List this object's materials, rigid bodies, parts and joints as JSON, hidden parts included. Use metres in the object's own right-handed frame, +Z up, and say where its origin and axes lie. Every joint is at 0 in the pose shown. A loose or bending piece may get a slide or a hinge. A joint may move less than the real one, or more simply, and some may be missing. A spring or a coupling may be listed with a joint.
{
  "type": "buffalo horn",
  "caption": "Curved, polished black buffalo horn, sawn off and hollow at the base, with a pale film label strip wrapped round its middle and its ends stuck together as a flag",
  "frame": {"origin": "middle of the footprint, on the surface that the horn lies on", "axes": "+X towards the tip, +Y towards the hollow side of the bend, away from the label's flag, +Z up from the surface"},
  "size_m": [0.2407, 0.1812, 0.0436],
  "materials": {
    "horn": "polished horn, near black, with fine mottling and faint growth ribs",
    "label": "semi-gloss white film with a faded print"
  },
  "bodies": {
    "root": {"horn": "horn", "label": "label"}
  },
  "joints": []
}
• • • • • • •
Once more, set down the full listing, verbatim.

### FINAL RESULT
List this object's materials, rigid bodies, parts and joints as JSON, hidden parts included. Use metres in the object's own right-handed frame, +Z up, and say where its origin and axes lie. Every joint is at 0 in the pose shown. A loose or bending piece may get a slide or a hinge. A joint may move less than the real one, or more simply, and some may be missing. A spring or a coupling may be listed with a joint.
{
  "type": "buffalo horn",
  "caption": "Curved, polished black buffalo horn, sawn off and hollow at the base, with a pale film label strip wrapped round its middle and its ends stuck together as a flag",
  "frame": {"origin": "middle of the footprint, on the surface that the horn lies on", "axes": "+X towards the tip, +Y towards the hollow side of the bend, away from the label's flag, +Z up from the surface"},
  "size_m": [0.2407, 0.1812, 0.0436],
  "materials": {
    "horn": "polished horn, near black, with fine mottling and faint growth ribs",
    "label": "semi-gloss white film with a faded print"
  },
  "bodies": {
    "root": {"horn": "horn", "label": "label"}
  },
  "joints": []
}